§ REQUIRED WORK:
Copy out exactly the lines from the start of the data to the line containing "in the jar.". Include both.

§ DATA BLOCK:
##########

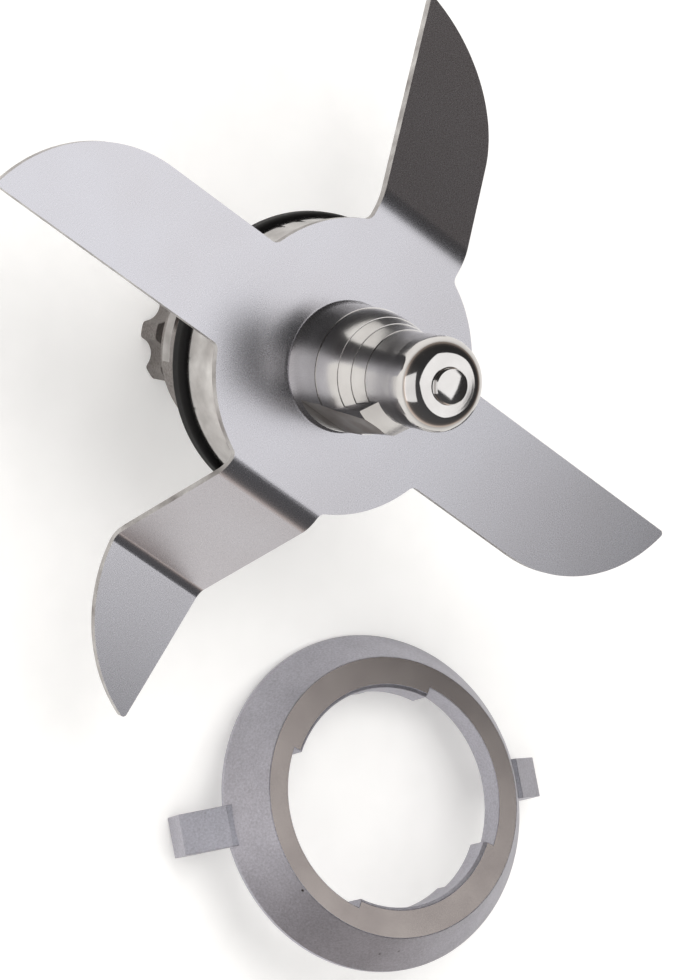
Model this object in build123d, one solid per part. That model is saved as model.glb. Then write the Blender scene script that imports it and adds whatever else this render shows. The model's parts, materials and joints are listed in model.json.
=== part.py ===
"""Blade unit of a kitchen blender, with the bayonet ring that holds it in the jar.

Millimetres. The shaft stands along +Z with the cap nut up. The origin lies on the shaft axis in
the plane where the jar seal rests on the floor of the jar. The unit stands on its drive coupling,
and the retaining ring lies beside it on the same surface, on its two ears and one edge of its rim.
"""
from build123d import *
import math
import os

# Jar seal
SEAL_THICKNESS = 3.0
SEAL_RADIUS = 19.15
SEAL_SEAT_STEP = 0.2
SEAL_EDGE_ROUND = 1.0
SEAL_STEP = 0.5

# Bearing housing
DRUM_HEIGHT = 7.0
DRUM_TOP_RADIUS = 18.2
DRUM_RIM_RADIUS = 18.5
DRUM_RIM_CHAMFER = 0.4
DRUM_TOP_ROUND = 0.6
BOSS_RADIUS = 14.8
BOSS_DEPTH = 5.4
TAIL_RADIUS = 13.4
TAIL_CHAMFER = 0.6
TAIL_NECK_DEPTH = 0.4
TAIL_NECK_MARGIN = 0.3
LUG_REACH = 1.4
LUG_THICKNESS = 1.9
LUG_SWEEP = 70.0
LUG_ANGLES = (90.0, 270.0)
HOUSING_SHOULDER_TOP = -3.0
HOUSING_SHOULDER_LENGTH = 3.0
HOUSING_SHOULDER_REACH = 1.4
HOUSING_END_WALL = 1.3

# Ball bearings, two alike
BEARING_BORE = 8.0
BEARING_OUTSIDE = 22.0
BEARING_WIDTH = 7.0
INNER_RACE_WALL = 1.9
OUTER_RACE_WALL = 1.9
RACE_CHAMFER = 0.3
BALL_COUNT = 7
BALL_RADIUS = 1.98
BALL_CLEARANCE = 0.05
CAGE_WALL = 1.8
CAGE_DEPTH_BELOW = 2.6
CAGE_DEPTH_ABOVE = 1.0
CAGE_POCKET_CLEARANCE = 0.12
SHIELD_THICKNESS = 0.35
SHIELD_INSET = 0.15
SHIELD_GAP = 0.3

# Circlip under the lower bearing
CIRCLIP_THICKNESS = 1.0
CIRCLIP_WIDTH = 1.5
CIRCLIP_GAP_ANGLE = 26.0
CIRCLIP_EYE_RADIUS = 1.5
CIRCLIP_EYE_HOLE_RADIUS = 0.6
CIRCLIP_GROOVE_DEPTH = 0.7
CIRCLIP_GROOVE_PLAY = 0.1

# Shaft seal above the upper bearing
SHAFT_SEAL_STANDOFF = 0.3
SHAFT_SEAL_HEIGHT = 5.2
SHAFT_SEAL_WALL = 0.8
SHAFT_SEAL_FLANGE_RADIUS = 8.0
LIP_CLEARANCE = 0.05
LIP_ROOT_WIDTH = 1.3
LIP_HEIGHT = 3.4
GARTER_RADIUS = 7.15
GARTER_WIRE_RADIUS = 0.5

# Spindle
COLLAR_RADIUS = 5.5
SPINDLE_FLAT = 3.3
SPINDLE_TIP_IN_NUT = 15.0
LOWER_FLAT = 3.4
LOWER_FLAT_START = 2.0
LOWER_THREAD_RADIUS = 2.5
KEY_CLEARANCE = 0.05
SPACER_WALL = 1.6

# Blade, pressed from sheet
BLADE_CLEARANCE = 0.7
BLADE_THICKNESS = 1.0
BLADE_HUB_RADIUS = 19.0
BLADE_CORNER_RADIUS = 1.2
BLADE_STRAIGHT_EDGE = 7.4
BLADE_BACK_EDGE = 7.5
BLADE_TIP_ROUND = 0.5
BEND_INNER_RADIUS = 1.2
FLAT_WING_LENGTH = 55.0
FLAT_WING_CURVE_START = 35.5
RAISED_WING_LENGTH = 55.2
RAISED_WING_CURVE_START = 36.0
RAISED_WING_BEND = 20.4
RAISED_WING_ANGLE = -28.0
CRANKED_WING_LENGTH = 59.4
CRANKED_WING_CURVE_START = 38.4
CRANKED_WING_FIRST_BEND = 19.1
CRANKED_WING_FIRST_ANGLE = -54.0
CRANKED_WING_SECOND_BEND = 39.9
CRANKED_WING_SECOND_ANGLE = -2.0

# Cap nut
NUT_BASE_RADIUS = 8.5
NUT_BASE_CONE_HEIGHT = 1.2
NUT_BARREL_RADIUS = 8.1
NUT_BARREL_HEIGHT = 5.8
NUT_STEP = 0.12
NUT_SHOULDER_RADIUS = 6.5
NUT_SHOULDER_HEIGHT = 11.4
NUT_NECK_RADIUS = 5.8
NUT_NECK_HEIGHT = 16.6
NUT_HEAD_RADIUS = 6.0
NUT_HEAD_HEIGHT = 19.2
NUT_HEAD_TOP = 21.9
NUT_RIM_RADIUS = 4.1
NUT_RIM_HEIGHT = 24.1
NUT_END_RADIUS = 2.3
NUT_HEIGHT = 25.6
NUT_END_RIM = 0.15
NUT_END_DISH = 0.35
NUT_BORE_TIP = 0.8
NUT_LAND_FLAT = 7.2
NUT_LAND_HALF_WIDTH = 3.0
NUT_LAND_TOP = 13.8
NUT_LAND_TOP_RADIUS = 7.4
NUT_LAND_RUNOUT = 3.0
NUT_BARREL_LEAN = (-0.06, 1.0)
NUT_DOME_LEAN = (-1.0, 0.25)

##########

§ OUTPUT OF THE TASK:
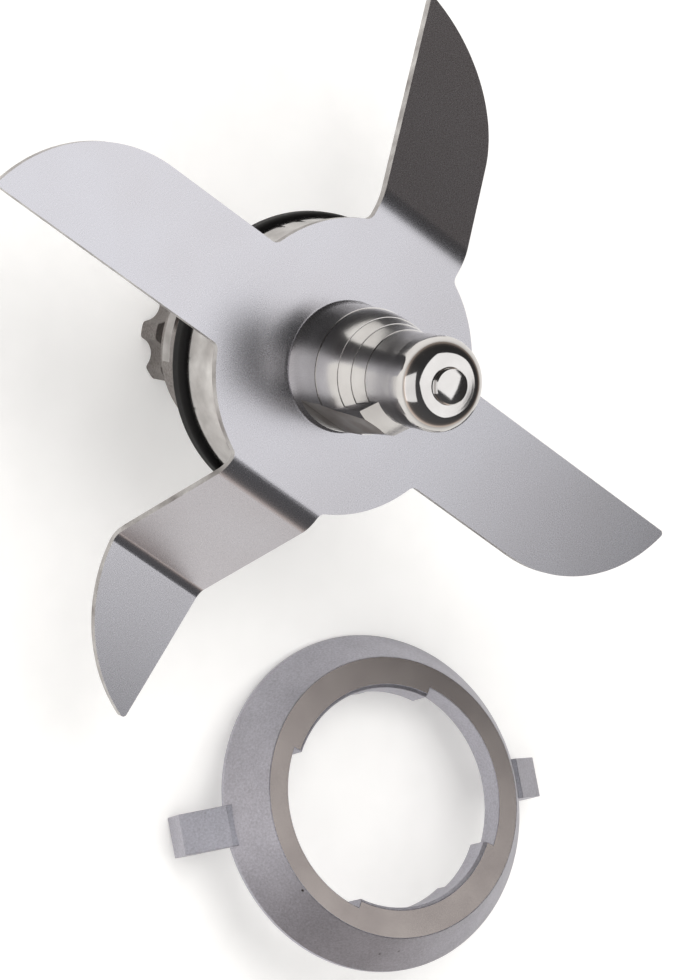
Model this object in build123d, one solid per part. That model is saved as model.glb. Then write the Blender scene script that imports it and adds whatever else this render shows. The model's parts, materials and joints are listed in model.json.
=== part.py ===
"""Blade unit of a kitchen blender, with the bayonet ring that holds it in the jar.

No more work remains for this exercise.